Max New works on the mathematical foundations of programming languages and on applying semantic models to the design and implementation of correct, safe and efficient software. His main focus is on language-based approaches to interoperability between software written in multiple languages, including gradual typing and reusable compiler intermediate languages. He aims to leverage recent advances in mathematical logic and category theory to aid in these practical issues. Max was previously a postdoctoral researcher at Wesleyan University.

Maggie Makar
Maggie Makar

Maggie Makar

Presidential Postdoctoral Fellow
PhD, Electrical Engineering and Computer Science, 2021
Massachusetts Institute of Technology

Maggie Makar joins CSE as our first Presidential Postdoctoral Fellow on a pathway to join as an assistant professor.

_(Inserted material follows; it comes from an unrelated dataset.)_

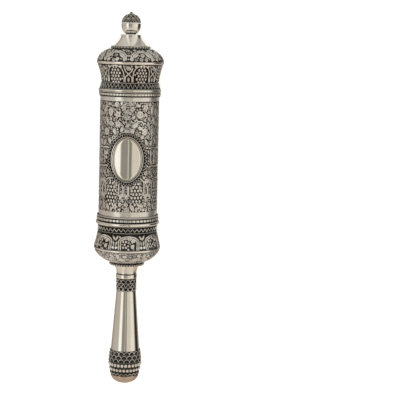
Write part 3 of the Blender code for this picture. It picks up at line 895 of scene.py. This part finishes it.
# The tube, chased all over with vines and grapes
tubeLook = {
    "columns": 400, "rows": 226, "wall": 1.0, "depth": 0.32, "ground": 0.2, "dull": 0.09, "hemDull": 0.24,
    "bunch": ((2, 3, 4, 3, 4, 3, 2), 2.7, 2.8, 0.85),
    "panels": 7, "firstBunch": 8.2, "ringTop": 3.15, "ringBottom": 4.8, "border": (16.2, 21.5),
    "shieldDown": 0.6, "hem": (3.4, 91.9), "fade": 0.6, "underLift": -0.15, "underDark": 0.9, "hidden": 0.5,
    "fill": (3.6, 92.4), "fillSizes": (2.6, 2.1, 1.6, 1.15, 0.85), "fillLine": 0.38, "fillGap": 0.42,
}
start, end, radius = span("scroll_tube")
reliefTop = start + tubeLook["ringTop"]
stations = np.linspace(reliefTop + 0.1, end - tubeLook["ringBottom"] - 0.1, tubeLook["rows"])
relief = Relief(np.full(len(stations), radius), stations - reliefTop, tubeLook["columns"])
depth = tubeLook["depth"]
pitch = fullTurn / tubeLook["panels"]
for k in range(tubeLook["panels"]):
    centre = tubeLook["firstBunch"] / radius + k * pitch

    def put(u, s, reach, motif, turn=0.0, hand=1):
        relief.stamp(centre + u / radius, s, reach, motif, turn, hand)

    if k in (0, 2, 4):
        put(1.7, 13.7, 4, rosette(3.1, 10, depth))
        put(7.0, 8.2, 5, vineLeaf(3.5, depth), 0.5)
        put(6.5, 27.3, 4, rosette(2.9, 6, depth))
        put(-2.4, 22.4, 4, almond(2.9, 1.6, depth), 1.2)
        put(-4.4, 27.2, 4, almond(2.8, 1.5, depth), 0.3)
        put(-4.6, 9.4, 4, vineLeaf(3.0, depth), -0.7)
        put(2.4, 20.0, 5, ridge([(-4, 1), (-2, -1), (1, -1), (3, 1), (5, 0.5)], 0.45, depth))
        put(2.2, 24.6, 4, almond(2.6, 1.3, depth), 1.9)
        put(-8.5, 16.0, 4, vineLeaf(2.8, depth), 2.4)
    else:
        put(-1.8, 12.0, 5, almond(3.9, 2.2, depth))
        put(4.9, 13.8, 5, vineLeaf(3.9, depth), -0.4)
        put(5.2, 21.2, 5, vineLeaf(3.4, depth), 2.6)
        put(-5.9, 27.7, 4, rosette(3.1, 10, depth))
        put(2.2, 27.3, 4, almond(3.0, 1.5, depth), -0.6)
        put(8.6, 25.4, 4, almond(2.4, 1.2, depth), 0.5)
        put(-7.4, 10.0, 6, almond(5.0, 1.4, depth), 0.3)
        put(-5.4, 18.6, 6, almond(4.2, 1.3, depth), -0.35)
        put(-1.2, 20.8, 5, curl(2.2, 1.5, 0.42, depth))
        put(9.8, 8.6, 4, vineLeaf(2.8, depth), 1.1)
    # branches and scrolls beside the shield
    branch = [(-10, 0.4), (-6, -0.5), (-2, 0.5), (2, -0.4), (6, 0.6), (10, -0.3)]
    for s in (40.3, 55.2):
        put(0, s, 12, ridge(branch, 0.55, depth))
    for u, s, turn in ((-8, 36.5, 0.5), (-2.6, 34.8, -0.4), (8, 35.8, -0.5), (3.2, 36.2, 0.7)):
        put(u, s, 4, almond(3.0, 1.35, depth), turn)
    for u in (-8.6, -4.4, 0.0, 4.4, 8.6):
        put(u, 47.8, 6, ridge([(0, -5.5), (0.5, 0), (0, 5.5)], 0.42, depth))
    for u, s, hand in ((-6.5, 44.5, 1), (-2.2, 50.6, -1), (2.2, 44.8, 1), (6.5, 51.0, -1)):
        put(u, s, 3, curl(1.7, 1.4, 0.4, depth), 0.0, hand)
    for u, s, turn in ((-8.2, 60.2, 0.8), (8.2, 60.4, -0.8), (-3.2, 59.6, -0.6), (3.4, 59.2, 0.5)):
        put(u, s, 4, vineLeaf(2.5, depth), turn)
    # a bunch under its arch, with leaves below
    put(0, 77.2, 12, grapes(*tubeLook["bunch"], depth * 1.1))
    put(0, 69.5, 10, ridge(bow(6.7, 5.2, 9.0), 0.45, depth))
    for hand in (-1, 1):
        put(hand * 10.6, 73, 9, ridge([(-hand * 3.6, -6), (-hand * 0.4, -1.5), (-hand * 0.4, 6)], 0.4, depth))
        put(hand * 9.2, 66.4, 3, curl(1.8, 1.4, 0.4, depth), 0.0, hand)
        put(hand * 8.4, 79.2, 4, almond(2.9, 1.1, depth), hand * 0.25)
        put(hand * 8.2, 85.6, 4, curl(1.7, 1.3, 0.4, depth), 1.5, hand)
    put(-3.6, 88.0, 5, almond(3.3, 1.5, depth), -0.5)
    put(3.3, 87.6, 5, vineLeaf(3.3, depth), 0.35)
    put(0, 89.6, 4, almond(2.4, 1.0, depth))
relief.fill(*tubeLook["fill"], depth, tubeLook["fillSizes"], tubeLook["fillLine"], tubeLook["fillGap"])
tarnish = relief.tarnish(depth, tubeLook["dull"])
shieldMiddle = (start + end) / 2 + tubeLook["shieldDown"] - reliefTop
across = radius * np.sin(relief.angles)[None] / tubeLook["border"][0]
down = (relief.along - shieldMiddle)[:, None] / tubeLook["border"][1]
isUnder = (np.hypot(across, down) < 1) & (np.cos(relief.angles)[None] > 0)
fade = np.clip(np.minimum(relief.along, relief.along[-1] - relief.along) / tubeLook["fade"], 0, 1)[:, None]
hemTop, hemBottom = tubeLook["hem"]
hem = ((relief.along < hemTop) | (relief.along > hemBottom))[:, None]
lift = np.where(isUnder, tubeLook["underLift"], np.where(hem, 0, relief.height - tubeLook["ground"])) * fade
tarnish = np.where(isUnder, tubeLook["underDark"], np.where(hem, tubeLook["hemDull"], tarnish))
bore = radius - tubeLook["wall"]
outline = [(radius, start), (radius, reliefTop - 0.2)] + [(radius, t) for t in stations]
outline += [(radius, end - 0.2), (radius - 0.2, end), (bore + 0.2, end), (bore, end - 0.2), (bore, start)]
height = np.zeros((len(outline), tubeLook["columns"]))
shade = np.full(height.shape, tubeLook["hidden"])
height[2 : 2 + len(stations)], shade[2 : 2 + len(stations)] = lift, tarnish
shell = Shell()
shell.turned(outline, tubeLook["columns"], height, shade)
shell.piece("scroll_tube", "chased_silver", True)
print("tube ready")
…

Her research interests lie at the intersection of machine learning and causal inference. Her work leverages causal ideas to make ML models robust to distributional shifts, and utilizes ideas from machine learning to make causal inference more statistically efficient. She focuses on developing ML and causal models to guide decision making, particularly in the field of healthcare. Her work has appeared in ICML, AAAI, JSM, JAMA, Health Affairs, and Epidemiology. 

Wei Hu
Wei Hu

Wei Hu – Joining in Fall 2022

Postdoctoral Researcher, University of California, Berkeley
PhD, Computer Science, 2021
Princeton University

Wei Hu is broadly interested in the foundations of modern machine learning. He aims to obtain a solid, rigorous and practically relevant theoretical understanding of machine learning methods, as well as to develop principles to make machine learning systems better in terms of reliability and efficiency. His PhD research primarily focused on the theory of deep learning, while he also worked on topics in representation learning, optimization, and online learning. He is a recipient of the Siebel Scholarship Class of 2021. Hu is a postdoctoral researcher at the University of California, Berkeley and will join CSE as an assistant professor at Michigan in Fall 2022.